Reputation: 1
I am trying to webscrape data from this website, but for every NBA team.
However, when I run the following code, I keep getting an HTTP error 403, specifically,
"Error in open.connection(x, "rb") : HTTP error 403.
" I am at a loss at how to fix this since I have seen other projects webscrape the same exact site without any problems, using the same exact code.
library(rvest)
library(lubridate)
library(tidyverse)
library(stringr)
library(zoo)
library(h2o)
library(lubridate)
teams<-c("tor", "mil", "den", "gs", "ind", "phi", "okc", "por", "bos", "hou", "lac", "sa",
"lal", "utah", "mia", "sac", "min", "bkn", "dal", "no", "cha", "mem", "det", "orl",
"wsh", "atl", "phx", "ny", "chi", "cle")
teams_fullname<-c("Toronto", "Milwaukee", "Denver", "Golden State", "Indiana", "Philadelphia", "Oklahoma City","Portland",
"Boston", "Houston", "LA", "San Antonio", "Los Angeles", "Utah", "Miami", "Sacramento", "Minnesota", "Brooklyn",
"Dallas", "New Orleans", "Charlotte", "Memphis", "Detroit", "Orlando", "Washington", "Atlanta", "Phoenix",
"New York", "Chicago", "Cleveland")
by_team<-{}
for (i in 1:length(teams)) {
url<-paste0("http://www.espn.com/nba/team/schedule/_/name/", teams[i])
#print(url)
webpage <- read_html(url)
team_table <- html_nodes(webpage, 'table')
team_c <- html_table(team_table, fill=TRUE, header = TRUE)[[1]]
team_c<-team_c[1:which(team_c$RESULT=="TIME")-1,]

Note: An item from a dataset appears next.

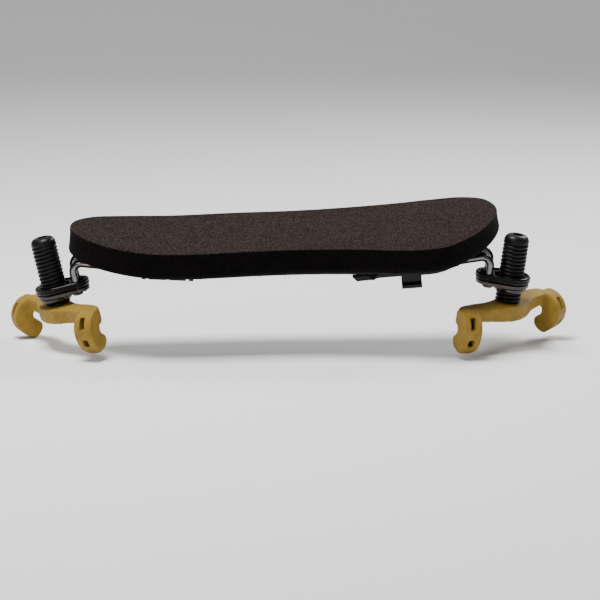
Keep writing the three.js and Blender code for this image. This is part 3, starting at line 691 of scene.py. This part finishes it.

team_c$URLTeam<-toupper(teams[i])
team_c$FullURLTeam<-(teams_fullname[i])
by_team<-rbind(by_team, team_c)
}
# remove the postponed games
by_team<-by_team%>%filter(RESULT!='Postponed')
I am simply wondering why this is happening and/or how to fix this error. Any help is appreciated.
Upvotes: 0
Views: 276
Reputation: 2414
Fewer and fewer sites are allowing direct rvest::read_html(url).
Use httr::GET(url) or httr::RETRY('GET', url) first. (R>=4.1 for new pipe)
webpage <- url |>
httr::GET() |>
rvest::read_html()
Upvotes: 1